Exercise requirements: Return all the data, word for word.

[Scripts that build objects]
================================

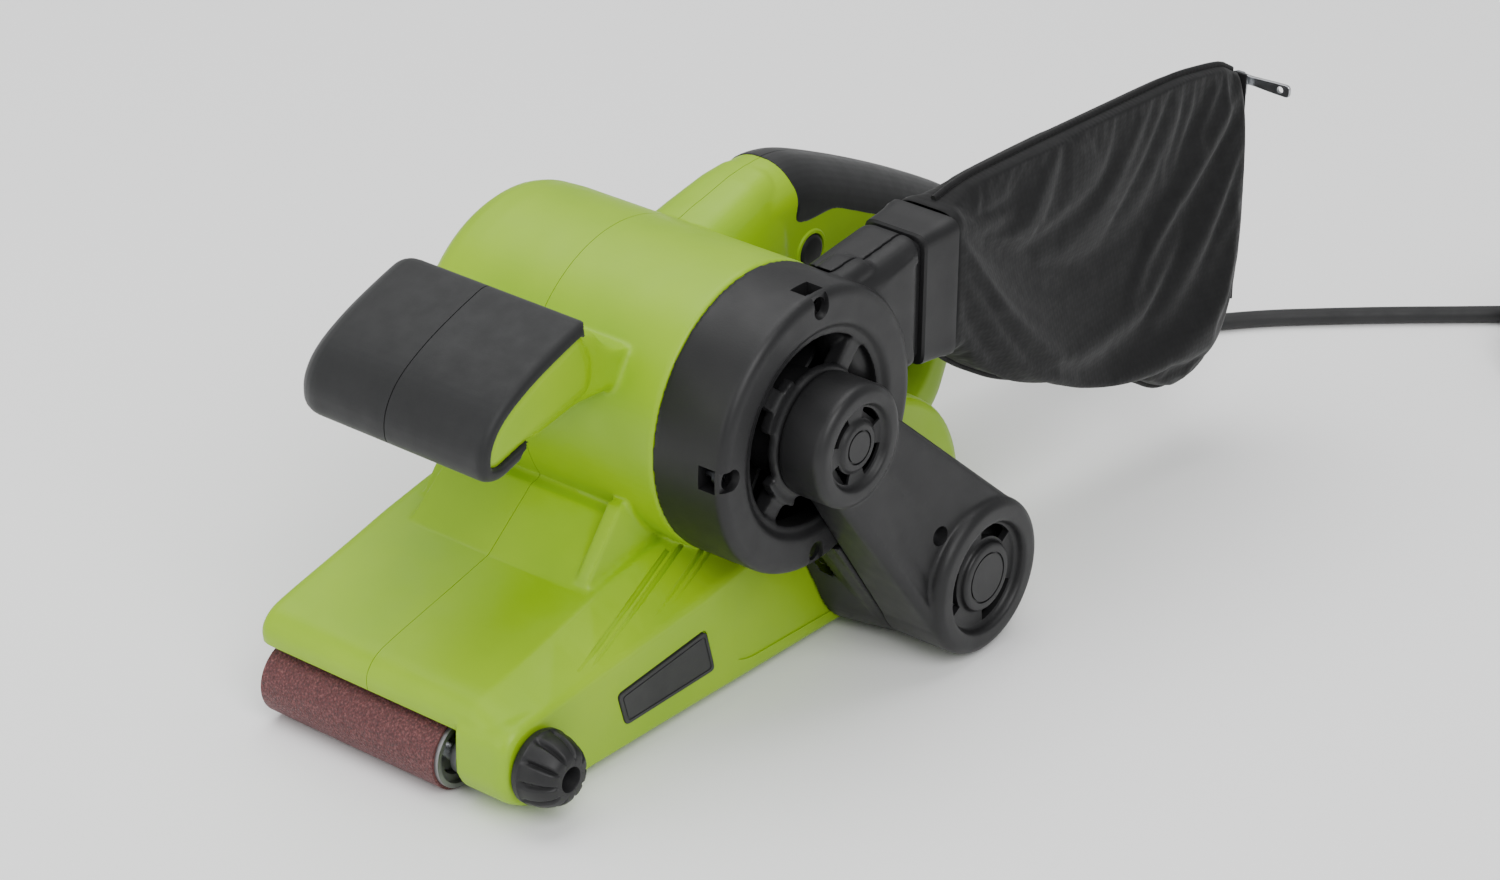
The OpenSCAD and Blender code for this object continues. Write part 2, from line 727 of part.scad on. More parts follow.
module tension_pivot() {
    color("silver") {
        translate([lever_x, lever_y, shelf_z0]) cylinder(r = 3 - seat_gap, h = lever_z0 + lever_h - shelf_z0 + 0.4);
        translate([lever_x, lever_y, lever_z0 + lever_h + part_gap]) cylinder(r = 5, h = 1.5);
    }
}

// Fluted cone of the tracking knob
module tracking_knob() {
    flutes = 9;
    color([0.14, 0.14, 0.15]) difference() {
        translate([knob_x, near_y - 0.4, knob_z]) rotate([90, 0, 0]) {
            cylinder(r = knob_r, h = 4);
            translate([0, 0, 4]) cylinder(r1 = knob_r, r2 = knob_r - 4, h = knob_len - 4);
        }
        for (k = [0:flutes - 1])
            translate([knob_x, near_y - 4, knob_z]) rotate([0, k * 360 / flutes, 0])
                translate([knob_r - 0.6, 0, 0]) rotate([90, 0, -18]) cylinder(r = 1.2, h = knob_len);
        rod(knob_x, knob_z, 3.4, near_y - 0.4 - knob_len - 1, near_y - 0.4 - knob_len + 7);
        rod(knob_x, knob_z, 3 + seat_gap, near_y - 0.4 - knob_len, near_y);
    }
}

module tracking_screw() {
    color("silver") rod(knob_x, knob_z, 3, near_y - knob_len + 7.6, box_y - 1);
}

module drive_roller_core() {
    r = drive_roller_r - drive_rubber_t;
    color("silver") difference() {
        rod(rear_x, drive_z, r, roller_near_y, belt_edge);
        rod(rear_x, drive_z, drive_shaft_r + seat_gap, roller_near_y - 1, belt_edge + 1);
        for (y = [roller_near_y - 1, belt_edge - 9])
            ring(rear_x, drive_z, r - 3, drive_shaft_r + 5, y, y + 10);
    }
}

module drive_roller_rubber() {
    color([0.1, 0.1, 0.1])
        ring(rear_x, drive_z, drive_roller_r, drive_roller_r - drive_rubber_t + seat_gap,
            roller_near_y, belt_edge);
}

module drive_shaft() {
    color("silver") rod(rear_x, drive_z, drive_shaft_r, pulley_y0 - 5, belt_edge - 1);
}

module bearing(x, z, bore, y0) {
    ring(x, z, 13, bore + run_gap, y0, y0 + bearing_w);
}

module drive_bearings() {
    color("gray") for (y = [near_y, plate_y - 9])
        bearing(rear_x, drive_z, drive_shaft_r, y);
}

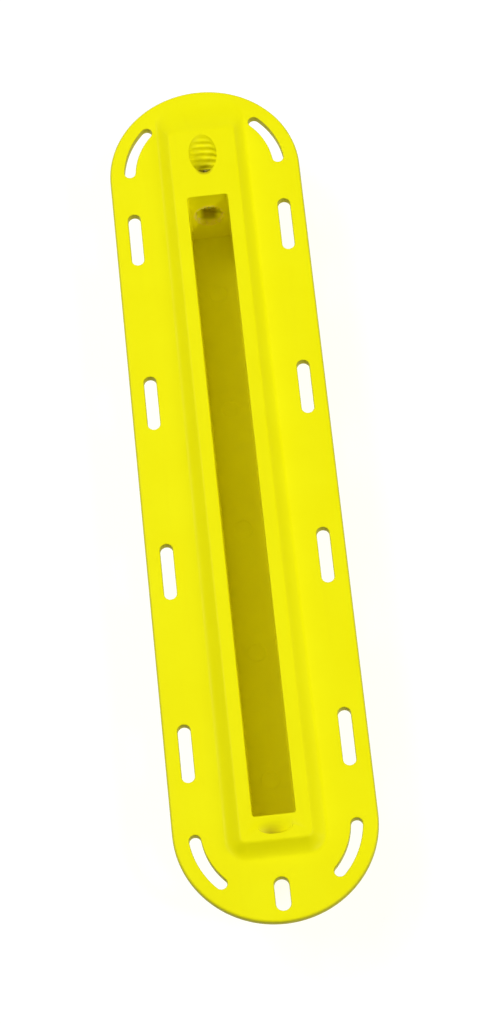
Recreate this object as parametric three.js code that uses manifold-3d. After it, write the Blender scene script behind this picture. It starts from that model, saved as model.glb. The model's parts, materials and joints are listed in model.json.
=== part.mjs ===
// Surfboard fin box: a one-piece moulded socket that is set into the deck of a board's
// underside and holds a fin by its base, with the slanted grub screw that clamps the fin.
//
// Millimetres. +Z is up, out of the slot. +Y runs from the tail end to the nose end, where
// the grub screw is. X runs across. The origin is in the middle of the flange's length and
// width, at the height of the keel's flat underside.

import * as THREE from 'three';
import { mergeVertices } from 'three/addons/utils/BufferGeometryUtils.js';
import Module from 'manifold-3d';

const wasm = await Module();
wasm.setup();

// Driving dimensions

const FLANGE = { width: 33, length: 154, thickness: 1.5 };
const SLOT = { width: 7, length: 114.3, depth: 12.7, centreY: -2.5, cornerRadius: 0.5 };
const FLOOR_THICKNESS = 1.8;
const WALL_THICKNESS = 2.5;
const KEEL = { draft: 0.3, cornerRadius: 1.5 };
const RIM = {
  height: 1.8,
  width: 11.6,
  tailMargin: 4.4,
  noseMargin: 14.2,
  cornerRadius: 1,
  slopeWidth: 2.4,
  slopeHollow: 1.3,
  slopeSteps: 3,
};
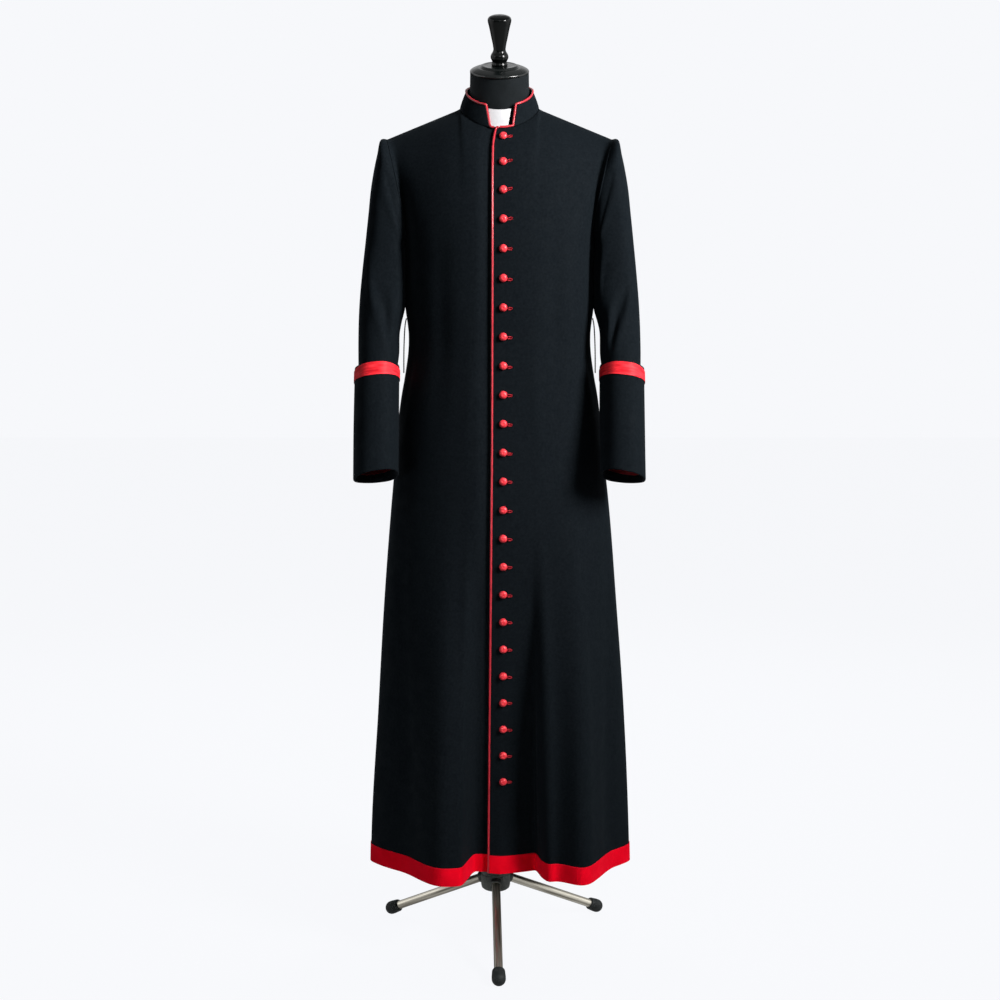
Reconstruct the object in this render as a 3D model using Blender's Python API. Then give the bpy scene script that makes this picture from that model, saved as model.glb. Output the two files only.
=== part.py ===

================================

Reply:
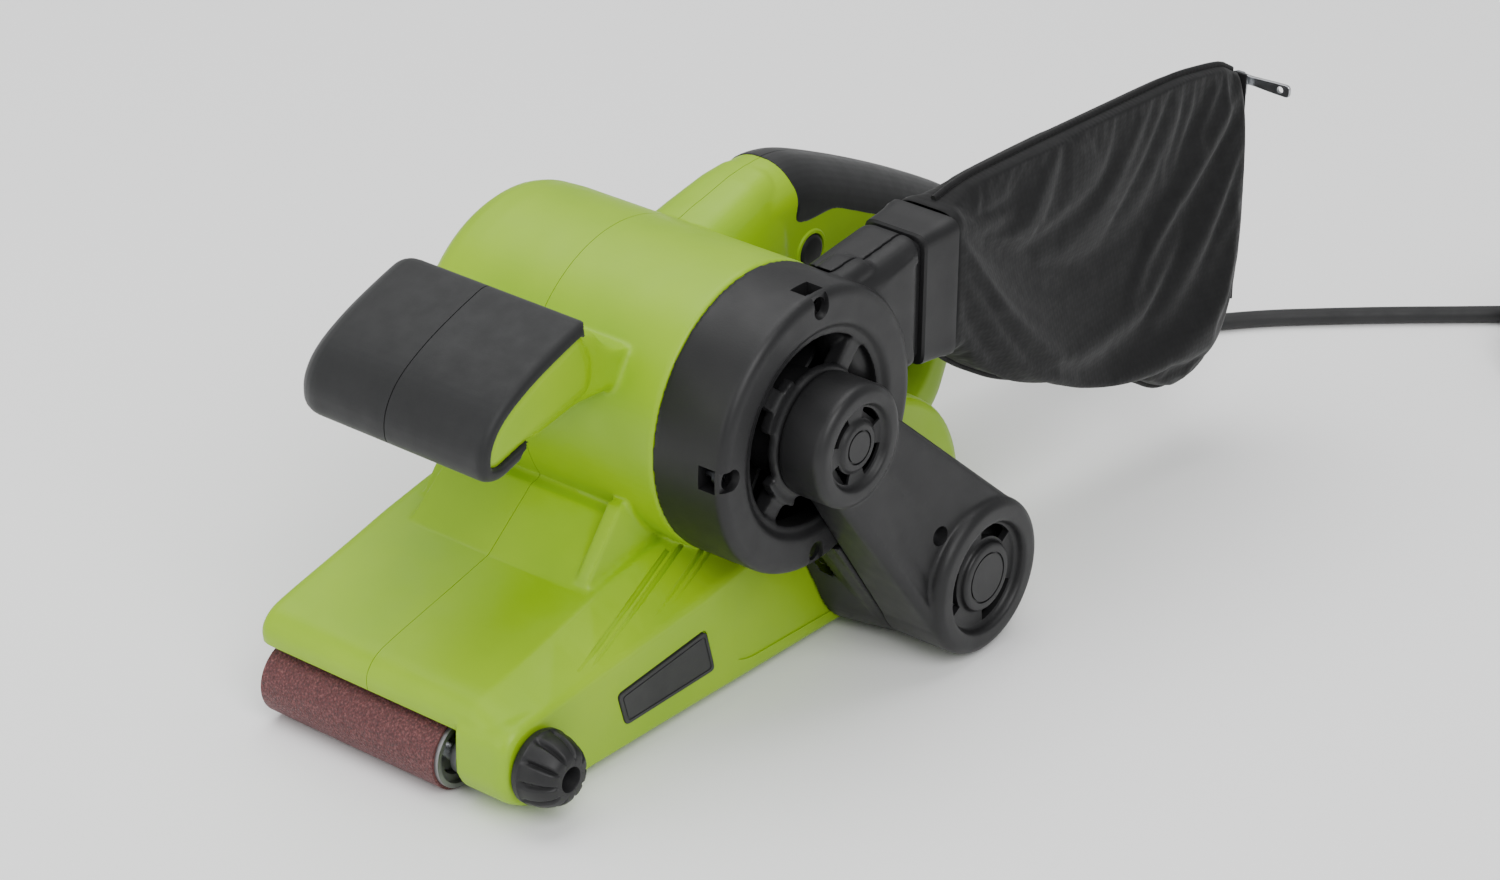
The OpenSCAD and Blender code for this object continues. Write part 2, from line 727 of part.scad on. More parts follow.
module tension_pivot() {
    color("silver") {
        translate([lever_x, lever_y, shelf_z0]) cylinder(r = 3 - seat_gap, h = lever_z0 + lever_h - shelf_z0 + 0.4);
        translate([lever_x, lever_y, lever_z0 + lever_h + part_gap]) cylinder(r = 5, h = 1.5);
    }
}

// Fluted cone of the tracking knob
module tracking_knob() {
    flutes = 9;
    color([0.14, 0.14, 0.15]) difference() {
        translate([knob_x, near_y - 0.4, knob_z]) rotate([90, 0, 0]) {
            cylinder(r = knob_r, h = 4);
            translate([0, 0, 4]) cylinder(r1 = knob_r, r2 = knob_r - 4, h = knob_len - 4);
        }
        for (k = [0:flutes - 1])
            translate([knob_x, near_y - 4, knob_z]) rotate([0, k * 360 / flutes, 0])
                translate([knob_r - 0.6, 0, 0]) rotate([90, 0, -18]) cylinder(r = 1.2, h = knob_len);
        rod(knob_x, knob_z, 3.4, near_y - 0.4 - knob_len - 1, near_y - 0.4 - knob_len + 7);
        rod(knob_x, knob_z, 3 + seat_gap, near_y - 0.4 - knob_len, near_y);
    }
}

module tracking_screw() {
    color("silver") rod(knob_x, knob_z, 3, near_y - knob_len + 7.6, box_y - 1);
}

module drive_roller_core() {
    r = drive_roller_r - drive_rubber_t;
    color("silver") difference() {
        rod(rear_x, drive_z, r, roller_near_y, belt_edge);
        rod(rear_x, drive_z, drive_shaft_r + seat_gap, roller_near_y - 1, belt_edge + 1);
        for (y = [roller_near_y - 1, belt_edge - 9])
            ring(rear_x, drive_z, r - 3, drive_shaft_r + 5, y, y + 10);
    }
}

module drive_roller_rubber() {
    color([0.1, 0.1, 0.1])
        ring(rear_x, drive_z, drive_roller_r, drive_roller_r - drive_rubber_t + seat_gap,
            roller_near_y, belt_edge);
}

module drive_shaft() {
    color("silver") rod(rear_x, drive_z, drive_shaft_r, pulley_y0 - 5, belt_edge - 1);
}

module bearing(x, z, bore, y0) {
    ring(x, z, 13, bore + run_gap, y0, y0 + bearing_w);
}

module drive_bearings() {
    color("gray") for (y = [near_y, plate_y - 9])
        bearing(rear_x, drive_z, drive_shaft_r, y);
}

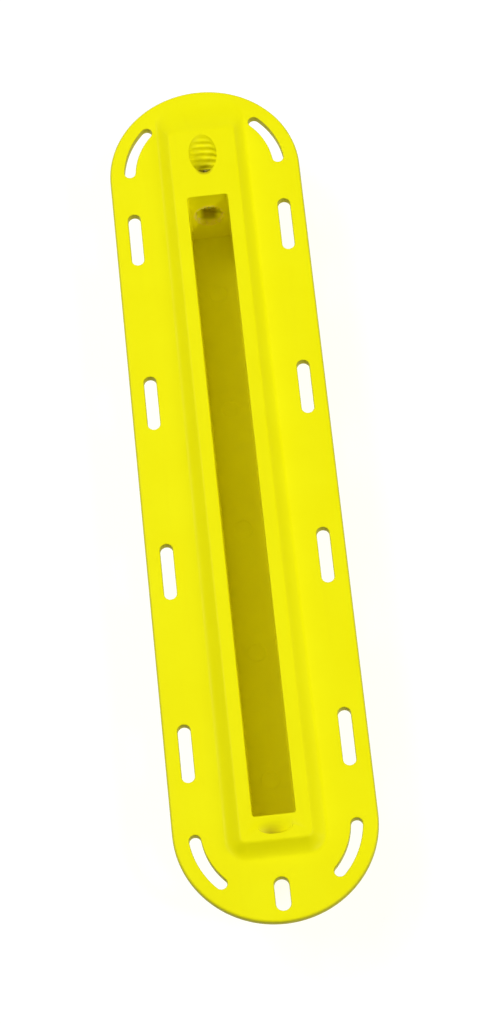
Recreate this object as parametric three.js code that uses manifold-3d. After it, write the Blender scene script behind this picture. It starts from that model, saved as model.glb. The model's parts, materials and joints are listed in model.json.
=== part.mjs ===
// Surfboard fin box: a one-piece moulded socket that is set into the deck of a board's
// underside and holds a fin by its base, with the slanted grub screw that clamps the fin.
//
// Millimetres. +Z is up, out of the slot. +Y runs from the tail end to the nose end, where
// the grub screw is. X runs across. The origin is in the middle of the flange's length and
// width, at the height of the keel's flat underside.

import * as THREE from 'three';
import { mergeVertices } from 'three/addons/utils/BufferGeometryUtils.js';
import Module from 'manifold-3d';

const wasm = await Module();
wasm.setup();

// Driving dimensions

const FLANGE = { width: 33, length: 154, thickness: 1.5 };
const SLOT = { width: 7, length: 114.3, depth: 12.7, centreY: -2.5, cornerRadius: 0.5 };
const FLOOR_THICKNESS = 1.8;
const WALL_THICKNESS = 2.5;
const KEEL = { draft: 0.3, cornerRadius: 1.5 };
const RIM = {
  height: 1.8,
  width: 11.6,
  tailMargin: 4.4,
  noseMargin: 14.2,
  cornerRadius: 1,
  slopeWidth: 2.4,
  slopeHollow: 1.3,
  slopeSteps: 3,
};
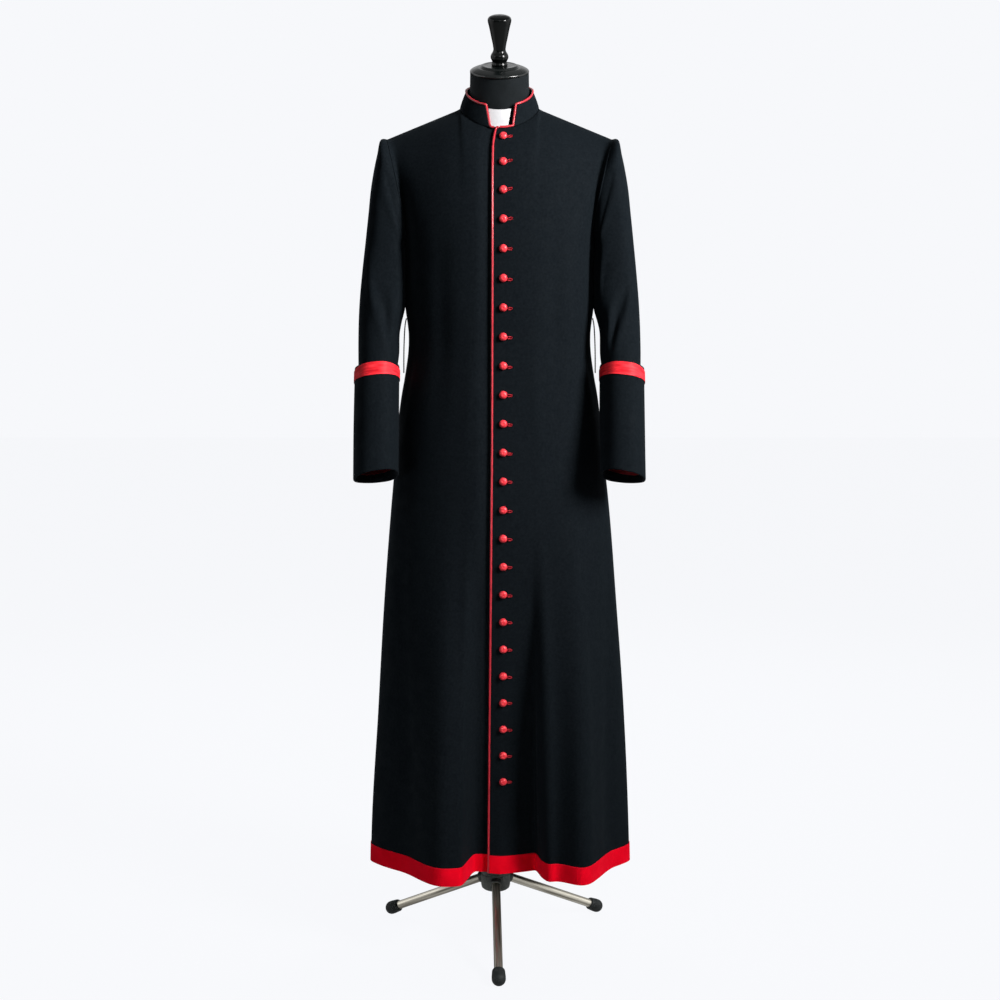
Reconstruct the object in this render as a 3D model using Blender's Python API. Then give the bpy scene script that makes this picture from that model, saved as model.glb. Output the two files only.
=== part.py ===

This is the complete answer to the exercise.